About David

 

David lives in Louisiana with his wife, twin teenagers, and a pack of sweet dogs. One of his kids has recently gone vegan, which has challenged him to become more creative and broaden his grilling style.

He grew up on a small family farm in Kentucky with a small herd of dairy cows, a few chickens and a nice garden. What he didn’t realize at the time was how special it was to know exactly where your food was coming from.

David fell in love with the grill as a teenager when a family friend brought over three smoked chickens. He was instantly hooked, and have been chasing the smoke ever since. He currently blogs at bbqdryrubs.com, where he shares recipes, reviews grilling gear, and shares his knowledge about smoking meat.
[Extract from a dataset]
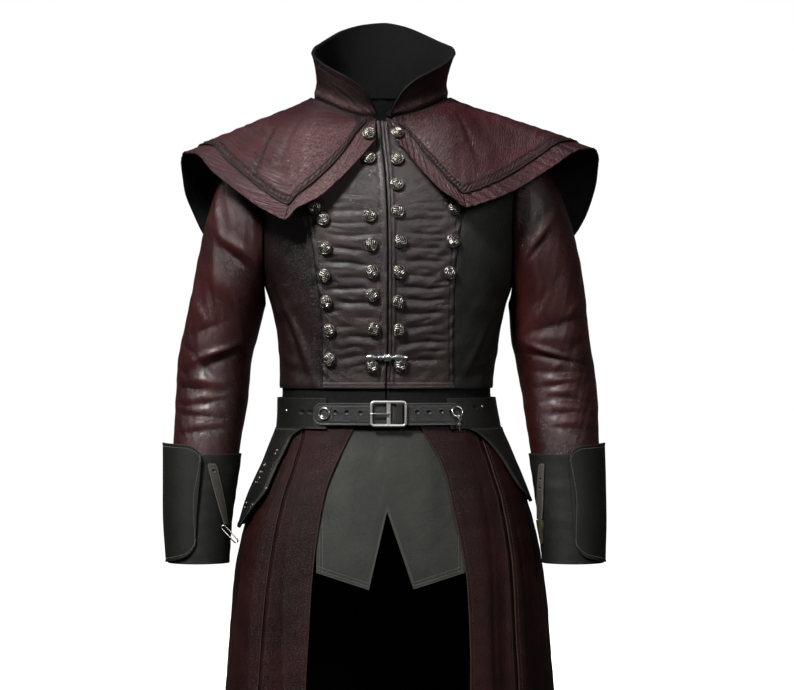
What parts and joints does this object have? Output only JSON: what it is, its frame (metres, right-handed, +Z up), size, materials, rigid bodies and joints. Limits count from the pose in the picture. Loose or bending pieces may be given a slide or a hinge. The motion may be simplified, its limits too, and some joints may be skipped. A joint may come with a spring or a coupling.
{
  "type": "medieval leather coat, worn form",
  "caption": "Worn leather coat: ruched button front, flared stand collar, two-layer shoulder cape, gauntlet cuffs, belt and open skirt over a notched apron.",
  "frame": {"origin": "at neck height inside the collar, where the wearer's shoulders carry the coat", "axes": "+Z up, the front of the coat faces -Y, +X is the wearer's left"},
  "size_m": [0.6384, 0.3683, 1.2367],
  "materials": {
    "maroon_leather": "semi-gloss, burnished",
    "dark_maroon_leather": "semi-gloss",
    "brown_leather": "semi-gloss",
    "black_leather": "satin",
    "grey_leather": "matt",
    "silver": "polished",
    "antique_silver": "engraved, darkened",
    "old_brass": "tarnished"
  },
  "bodies": {
    "coat": {"apron": "grey_leather", "back": "black_leather", "belt": "black_leather", "belt_loop": "black_leather", "belt_strap": "black_leather", "buckle": "silver", "buckle_prong": "silver", "button_inner_left_1": "antique_silver", "button_inner_left_2": "antique_silver", "button_inner_left_3": "antique_silver", "button_inner_left_4": "antique_silver", "button_inner_left_5": "antique_silver", "button_inner_left_6": "antique_silver", "button_inner_left_7": "antique_silver", "button_inner_left_8": "antique_silver", "button_inner_right_1": "antique_silver", "button_inner_right_2": "antique_silver", "button_inner_right_3": "antique_silver", "button_inner_right_4": "antique_silver", "button_inner_right_5": "antique_silver", "button_inner_right_6": "antique_silver", "button_inner_right_7": "antique_silver", "button_outer_left_1": "antique_silver", "button_outer_left_2": "antique_silver", "button_outer_left_3": "antique_silver", "button_outer_right_1": "antique_silver", "button_outer_right_2": "antique_silver", "button_outer_right_3": "antique_silver", "button_outer_right_4": "antique_silver", "button_outer_right_5": "antique_silver", "button_outer_right_6": "antique_silver", "cape_lower": "maroon_leather", "cape_upper": "maroon_leather", "clasp": "silver", "collar": "maroon_leather", "collar_facing": "black_leather", "cuff_flap_left": "grey_leather", "cuff_flap_right": "grey_leather", "cuff_left": "grey_leather", "cuff_right": "grey_leather", "cuff_strap_left": "grey_leather", "cuff_strap_right": "grey_leather", "cuff_tip_left": "old_brass", "front_left": "brown_leather", "front_right": "brown_leather", "hip_flap_left": "black_leather", "hip_flap_right": "black_leather", "side_front_left": "black_leather", "side_front_right": "dark_maroon_leather", "skirt_back_left": "maroon_leather", "skirt_back_right": "maroon_leather", "skirt_front_left": "maroon_leather", "skirt_front_right": "maroon_leather", "sleeve_left": "maroon_leather", "sleeve_right": "maroon_leather", "waistband": "black_leather"},
    "ring_right": {"belt_ring_right": "silver"},
    "ring_left": {"belt_ring_left": "silver"},
    "ring_clip": {"ring_clip": "silver"},
    "cuff_clip": {"cuff_clip_right": "silver"}
  },
  "joints": [
    {"name": "ring_right_swing", "type": "hinge", "parent": "coat", "child": "ring_right", "pos_m": [-0.0887, -0.09806, -0.43016], "axis": [0.9299, -0.3677, 0], "range_deg": [-70, 0]},
    {"name": "ring_left_swing", "type": "hinge", "parent": "coat", "child": "ring_left", "pos_m": [0.09876, -0.09387, -0.42819], "axis": [0.9076, 0.4198, 0], "range_deg": [-50, 4]},
    {"name": "ring_clip_swing", "type": "hinge", "parent": "ring_left", "child": "ring_clip", "pos_m": [0.10166, -0.10016, -0.44239], "axis": [0.9076, 0.4198, 0], "range_deg": [-30, 5]},
    {"name": "cuff_clip_swing", "type": "hinge", "parent": "coat", "child": "cuff_clip", "pos_m": [-0.23392, -0.07632, -0.5985], "axis": [0, 1, 0], "range_deg": [-30, 6]}
  ]
}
His academic career took him to Kenyon College in Ohio which was followed with a PhD in Chemistry from the University of Illinois at Urbana-Champaign. He’s been a professional in the chemical industry for the past 20 years.

What’s your go-to item to grill?

Wings!

What’s the best meal you’ve ever eaten?

Fried chicken, half runner green beans, and Silver Queen sweet corn sitting on my parents’ back porch.

Tell us about your longest smoke.

A 15 hour brisket that came out tasting like an ash tray. I’ve learned to use less smoke since then!

What’s the weirdest thing you’ve eaten?

Rocky Mountain Oysters…never again.

What’s the strangest thing you’ve cooked on a grill?

Pig tails… they were amazing!

What’s a cooking/grilling technique you think everyone should learn how to do?

Dry brining.

What’s your favorite condiment?

Spicy brown mustard.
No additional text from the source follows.